BS: like a bunch of dashes and zeros that make a flower
BS: that seems like the best way to represent this game
BR: only boobs
BS: i don't get why he can be nicknamed "boobie"
BS: what if we found out that drew gooden's nickname was "pussymaster supreme"
BS: would they use it in the telecast?
BR: boobie doesn't only mean breast
BS: it's a bird, right?
BS: with yellow feet and a mask
BR: can we say that lebron is choking?
BS: no, he can see that gooden has the hot hand
BR: but, he hasn't done shit
BR: 1-10
BS: that was a joke
BS: about the finals mvp

Heavily Directed Go Away



I've done so much writing in the last few days, and none of it for here. So while this should be considered an open thread for whatever, please follow the following links:

-Shoals, interviewed by The Big Picture. It was wonderful experience and forced me to get a lot of my meta-blog thoughts in order.

-New Longform is up, on the subject of Mike Brown's inner peace.

-Dr. LIC's Spurs preview up at Deadspin!. Cavs one coming soon!!!!

And, uh, GO CAVS!!!!!

6.05.2007

FreeDrafto, Pt. 894582: Leaping Time



Let me just get straight to the point: I'm a big NBA Draft fan. If it were the Pistons taking on the Spurs, rather than the Cavs, I would even say that I'm more into the Draft than the Finals, but like everyone, I'm quite curious about how King James will fare, so, uh, I can't actually that. But, whatever, fuck it, the point is that love the NBA Draft! One of my favorite parts of Draft season is the pre-Draft Camp measurements and the combine. With the premium the NBA puts on length and athleticism, we get to wax poetic on wingspan and lucubrate on lane agility. Having a good combine is not nearly as important as it is in the NFL, but it can really boost one's stock. Before anyone gets all Oberlin on me, let me say that I realize that certain aspects of the NBA Draft are creepily similar to a slave auction, but if you think about it, it's not really the same thing at all. With that said, I've put together some notes for your enjoyment and edification. Feel free to leave yours in the comments, as always.

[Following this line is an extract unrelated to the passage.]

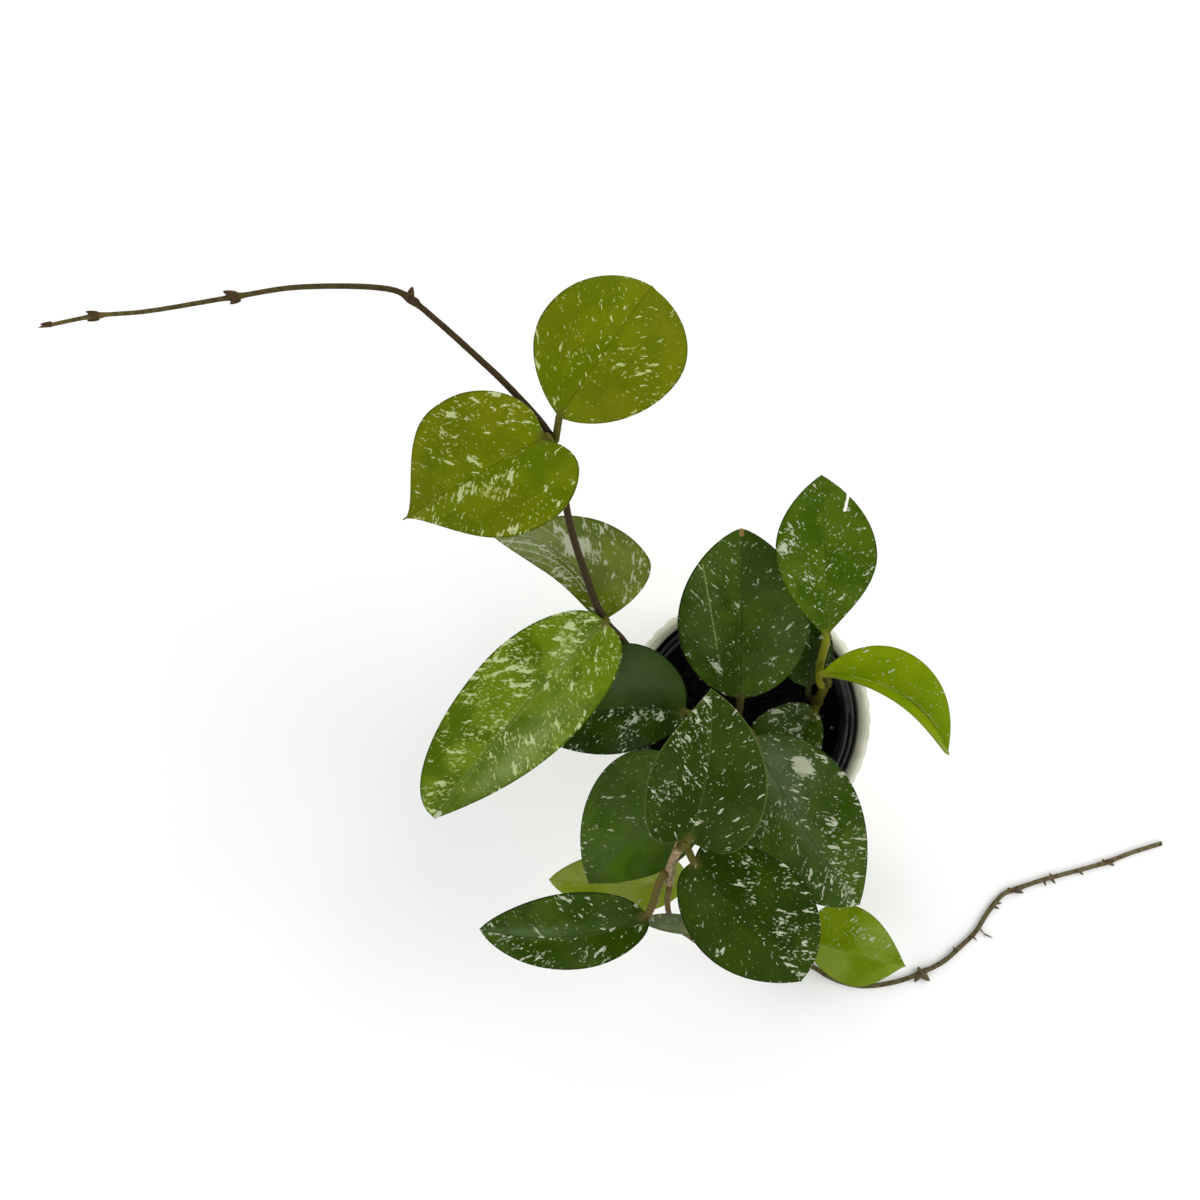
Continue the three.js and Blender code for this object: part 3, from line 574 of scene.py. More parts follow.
# The old stem is thick, pinkish tan and freckled, and ends blunt where it was cut. The thin shoot grows from
# its last joint, drops to the tabletop and trails along it, with rootlets on both sides.
old_points = [
    (0, -13, 74), (-5, -4, 104), (-12, -20, 122), (-20.5, -36, 134), (-26.5, -47.5, 141),
    (-32.4, -56, 142), (-36.1, -63.6, 138.5), (-37.3, -70, 133.5), (-37.5, -76, 129.5),
]
shoot_points = [
    (-37, -74, 130), (-37.5, -80, 124), (-37.5, -87, 106), (-36, -97, 82), (-33.5, -103.5, 68),
    (-27, -112, 50), (-15, -123, 28), (1.5, -131.5, 11), (15, -135, 4), (31.5, -136.5, 1.8),
    (43, -138.3, 1.8), (52, -143.6, 1.8), (60.5, -147, 1.8), (72, -148.8, 1.8), (89.5, -146.2, 1.8),
    (101.5, -141.8, 1.8), (113.5, -135.8, 1.8), (122.5, -128, 1.8), (131, -119.5, 1.8), (136, -111.5, 1.7),
    (141, -104.5, 1.7), (146, -99.5, 1.7), (152.5, -97, 1.7), (167, -92, 1.7), (184, -87.5, 1.6),
    (201.5, -82.5, 1.6), (213, -78, 1.6), (230.5, -72.5, 1.5),
]
old_bark = bark_material(
    "old_bark", [(0.0, (80, 66, 32)), (0.45, (134, 112, 76)), (1.0, (148, 128, 96))],
    (134, 116, 84), (196, 178, 140), 0.16, 900.0)
shoot_bark = bark_material(
    "shoot_bark", [(0.0, (96, 78, 18)), (0.3, (78, 68, 26)), (0.5, (86, 80, 50)), (1.0, (104, 94, 68))],
    (92, 70, 54), (130, 118, 88), 0.03)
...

Corey Brewer - Brewer is the personification of "wiry." He only goes 6'6.75" (in shoes) and 185, but he benched 185 eleven times. If I were drafting in the Top 5, I'd think about taking him.

Aaron Brooks - I've often said that it's impossible (for me, anyway) to predict if scoring 6-ft combo guards or 6'7" power forwards can translate collegiate success to the NBA. Brooks is a prime example of the former. He was measured at only 5'11.75" in shoes, but the rest of it looks pretty impressive: 6'4" wingspan, 39.5 inch max vertical, and 10.57 lane agility. I would guess he's going to get drafted off of that.

Mike Conley, Jr. - This cat really impressed me during the tourney. As much as his solid pure point guard play, I was struck by--and I of course say this as a lifelong heterosexual--his physique. Dude has broad shoulders and long arms and looks like he'll be able to pack some serious muscle onto that frame. Not that he's not already kinda diesel for a 19 year old point guard. He benched 185 thirteen times; that's one more than strongman Mario Boggan. He also measured out at almost 6'1" in shoes and had a 40.5 inch max vert. He was already going lotto, but now I wouldn't be surprised if he went Top 5.



Zabian Dowdell - This guy is one of my sleepers. He hung 33 on my Tar Heels this past season, and his name sounds like that of an antebellum southern gentleman. He's another scoring combo guard, but he's got decent size, going 6'3" in shoes and with a ridiculous 6'10" wingspan.

Kevin Durant - He's a legit 6'10 in shoes. I heard Mike Greenberg say he would take Oden over Durant because he's a legit 7-footer, and Durant is only 6'6". Right about the first part, dead wrong on the second.

Al Horford - For some reason, I've never really been sure how big Horford is. He's so broad, he appears shorter than he really is. He measured at almost 6'10" in shoes, benched 185 twenty times, and had a 35.5 inch max vert. Very solid numbers. He's a starting NBA power forward, no question. Whether he's an All-Star caliber player, I can't say.

Jared Jordan - Further proof that white point guards are the only basketball players whose wingspans are not greater than their heights.

Josh McRoberts - I heard a rumor that he can't lift weights because he has a bad back. Still, if you're a 6'10" professional basketball player, you should NOT have 13.7% body fat. That's more than beefy Mario Boggan (9.2%) and Joseph Jones (11.9%) and more than FIVE times more than Aaron Brooks (a freakish 2.7%).



Nick Young - He measured out at 6'6.75" in shoes with a 7-ft wingspan and a 40.5 max vert (only an inch more than his no step vert). With his smooth game and those sick ups, he should be a lottery pick.

Thaddeus Young - He's only 6'5.75 without shoes, but he had an impressive 37 inch max vert and put 185 up 13 times, making him the 7th best athlete in the camp. Still, his perimeter skills aren't yet where they should be. If I were him, I'd go back to Georgia Tech for another year.